A Daughter’s Lament
In an effort to be more open and honest with my father during his second chance, I informed him as to why our communication was not the best. “You’re kind of stiff and stuffy! I feel so formal and like I’m in a job interview. I can’t relax.” Reasonably, he was surprised by my blunt observation, but he vowed to make an effort to seem not so stuffy.
Actions speak louder than words. I made an effort to be more myself and open so he could get to know me. I didn’t feel the effort was there on his part. At times, I would feel chastised for my choices, big and small. I was once made to feel that because I am a photographer and choose to pursue a more artistic career, I am less motivated than my older brother. I sobbed all the way home after that one. To be made to feel so small by someone who claimed to want to forge a relationship after years of no contact was such a punch in the gut, slap in the face, insert heart wrenching cliche here. And then, I got angry.

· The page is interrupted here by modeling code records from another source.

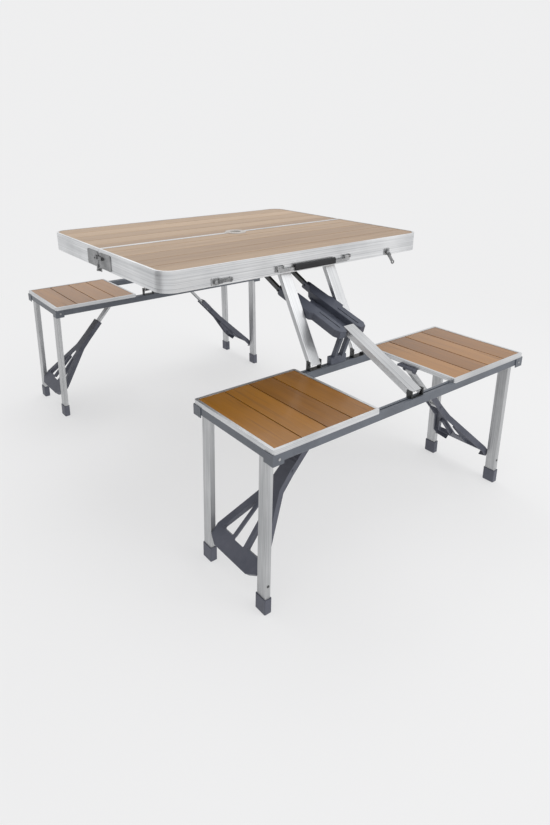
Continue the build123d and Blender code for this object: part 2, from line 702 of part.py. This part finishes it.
def rivets():
    """Rivets that hold the handle clips to the rim."""
    heads = []
    y = -TABLE_W / 2 - 1.8
    for side in (-1, 1):
        for across in (-8.5, 8.5):
            x = HANDLE_X + side * (HANDLE_HALF - 8 + across)
            heads.append(rod(RIVET_R, 2.4, (x, y, FITTING_Z - 3.5), "Y"))
    return heads


def corner_screws():
    """Screws in the moulded corners of the bench."""
    heads = []
    for side in (-1, 1):
        for y in (-OUTER_RAIL_Y - 12.7, -INNER_RAIL_Y + 12.7):
            heads.append(rod(3.0, 1.0, (side * (SEAT_X[1] - 14), y, 377), "Y"))
    return heads


# ---------------------------------------------------------------- write the nodes

def write_side(name, turn):
    """Everything that the front and the back side have in common."""
    def put(shape, node):
        solids = shape if isinstance(shape, list) else [shape]
        save(Compound(children=[turn(s) for s in solids]), node)

    put(table_rim(), f"table_rim_{name}")
    put(top_board(), f"table_board_{name}")
    put(list(top_slats().solids()), f"table_slats_{name}")
    put(umbrella_collar(), f"umbrella_collar_{name}")
    put(struts(), f"struts_{name}")
    put(strut_clips() + [stay_clip()] + stay_head_clips(), f"strut_and_stay_clips_{name}")
    put(stay_bar(), f"stay_bar_{name}")
    put(stay_shell(), f"stay_shell_{name}")
    put(stay_arms(), f"stay_arms_{name}")
    put(stay_link(), f"stay_link_{name}")
    put(bench_rails() + bench_ends(), f"bench_rails_{name}")
    put(corner_caps(), f"corner_caps_{name}")
    seats = [(SEAT_X[0], SEAT_X[1]), (-SEAT_X[1], -SEAT_X[0])]
    put([seat_frame(*span) for span in seats], f"seat_frames_{name}")
    put([seat_board(*span) for span in seats], f"seat_boards_{name}")
    put([s for span in seats for s in seat_slats(*span).solids()], f"seat_slats_{name}")
    put(leg_pins(-1) + leg_pins(1) + corner_screws(), f"bench_pins_{name}")
    put([brace_block(s) for s in (-1, 1)] + [brace_pin(s) for s in (-1, 1)], f"brace_blocks_{name}")


def write_leg_end(name, turn, side):
    """One folding pair of legs with its brace."""
    def put(solids, node):
        save(Compound(children=[turn(s) for s in solids]), node)

    put(leg_pair(side), f"legs_{name}")
    put(feet(side), f"feet_{name}")
    put([brace_bar(side)], f"brace_bar_{name}")
    put([brace_plate(side), knee_pin(side)], f"brace_plate_{name}")


def same(shape):
    """Leave a front-side shape where it is."""
    return shape


write_side("front", same)
write_side("back", other_side)
write_leg_end("front_left", same, -1)
write_leg_end("front_right", same, 1)
write_leg_end("back_left", other_side, 1)
write_leg_end("back_right", other_side, -1)
save(Compound(children=hinge_leaf() + seam_pins() + seam_hook_studs()), "seam_hinge_front")
save(Compound(children=hinge_leaf_back() + seam_catches()), "seam_hinge_back")
save(seam_hook(-1), "seam_hook_left")
save(seam_hook(1), "seam_hook_right")
save(Compound(children=handle_brackets() + latch_plates() + rivets()), "rim_fittings_front")
save(handle_strap(), "handle_strap")
save(handle_grip(), "handle_grip")
save(latch_hook(-1), "latch_left")
save(latch_hook(1), "latch_right")
save(Compound(children=catch_plates()), "catch_plates_back")
print("brace bar", round(BAR_L, 3), "plate", round(PLATE_L, 3), "drop", round(BRACE_DROP, 4))
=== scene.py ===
import json
import math

import bpy
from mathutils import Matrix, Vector


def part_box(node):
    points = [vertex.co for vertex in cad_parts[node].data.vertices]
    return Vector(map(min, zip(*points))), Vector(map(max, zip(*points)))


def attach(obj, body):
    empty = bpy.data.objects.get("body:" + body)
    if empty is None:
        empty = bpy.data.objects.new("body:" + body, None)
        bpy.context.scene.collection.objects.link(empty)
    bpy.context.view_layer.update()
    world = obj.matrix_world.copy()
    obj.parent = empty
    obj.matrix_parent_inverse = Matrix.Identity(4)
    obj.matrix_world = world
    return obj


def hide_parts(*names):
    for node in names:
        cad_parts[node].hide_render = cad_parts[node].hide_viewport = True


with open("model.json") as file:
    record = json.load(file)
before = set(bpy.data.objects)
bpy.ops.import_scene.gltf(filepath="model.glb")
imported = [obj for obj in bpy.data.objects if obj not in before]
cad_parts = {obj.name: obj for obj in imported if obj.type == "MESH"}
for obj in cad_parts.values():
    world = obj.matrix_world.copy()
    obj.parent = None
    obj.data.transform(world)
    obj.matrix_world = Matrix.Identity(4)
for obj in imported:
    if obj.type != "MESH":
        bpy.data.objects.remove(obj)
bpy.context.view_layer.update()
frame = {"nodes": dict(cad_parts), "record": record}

# ---------------------------------------------------------------- camera and light
# A white studio: an even pale surround, one window-like panel at the handle side, a panel
# overhead, and a grey card on the left that keeps the end of the table from washing out.

camera_data = bpy.data.cameras.new("view")
camera = bpy.data.objects.new("view", camera_data)
bpy.context.collection.objects.link(camera)
camera.location = (-1.025, -1.466, 0.9651)
camera.rotation_euler = (math.pi / 2 - 0.3458, 0, -0.6475)
camera_data.lens = 26.33
camera_data.sensor_width = 36
camera_data.shift_x = 0.0206
camera_data.shift_y = -0.0872
bpy.context.scene.camera = camera
bpy.context.scene.view_settings.view_transform = "Standard"

SURROUND = (0.86, 0.86, 0.865, 1)
sky = bpy.data.worlds.new("studio")
bpy.context.scene.world = sky
sky.use_nodes = True
sky.node_tree.nodes["Background"].inputs["Color"].default_value = SURROUND
sky.node_tree.nodes["Background"].inputs["Strength"].default_value = 1.0

for name, place, aim, size, power in (
    ("front_panel", (0.9, -3.0, 2.2), (0, 0, 0.4), 1.8, 26),
    ("top_panel", (0.5, 1.4, 3.2), (-0.1, -0.3, 0.4), 1.6, 20),
):
    lamp_data = bpy.data.lights.new(name, "AREA")
    lamp_data.size = size
    lamp_data.energy = power
    lamp = bpy.data.objects.new(name, lamp_data)
    bpy.context.collection.objects.link(lamp)
    lamp.location = place
    lamp.rotation_euler = (Vector(aim) - Vector(place)).to_track_quat("-Z", "Y").to_euler()


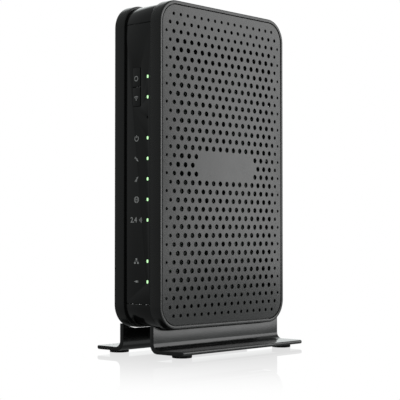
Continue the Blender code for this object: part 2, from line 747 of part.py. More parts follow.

Who was he to judge me? I am a woman who has achieved a lot with my ma always by my side. I fuck up, I bounce back — ma has always been there! I decided that to allow him to dip into my life when it was convenient for him was a huge disrespect to my ma, of all she has done and continues to do for me. I am who I am thanks to her. It doesn’t do me any good to stay in contact with someone who can barely accept a fraction of me.
His attempt to become un-stuffy lasted only one lunch. After that was the nightmare brunch. So that’s how I associate stuffy — to the complicated history of my father, or lack there of, in my life.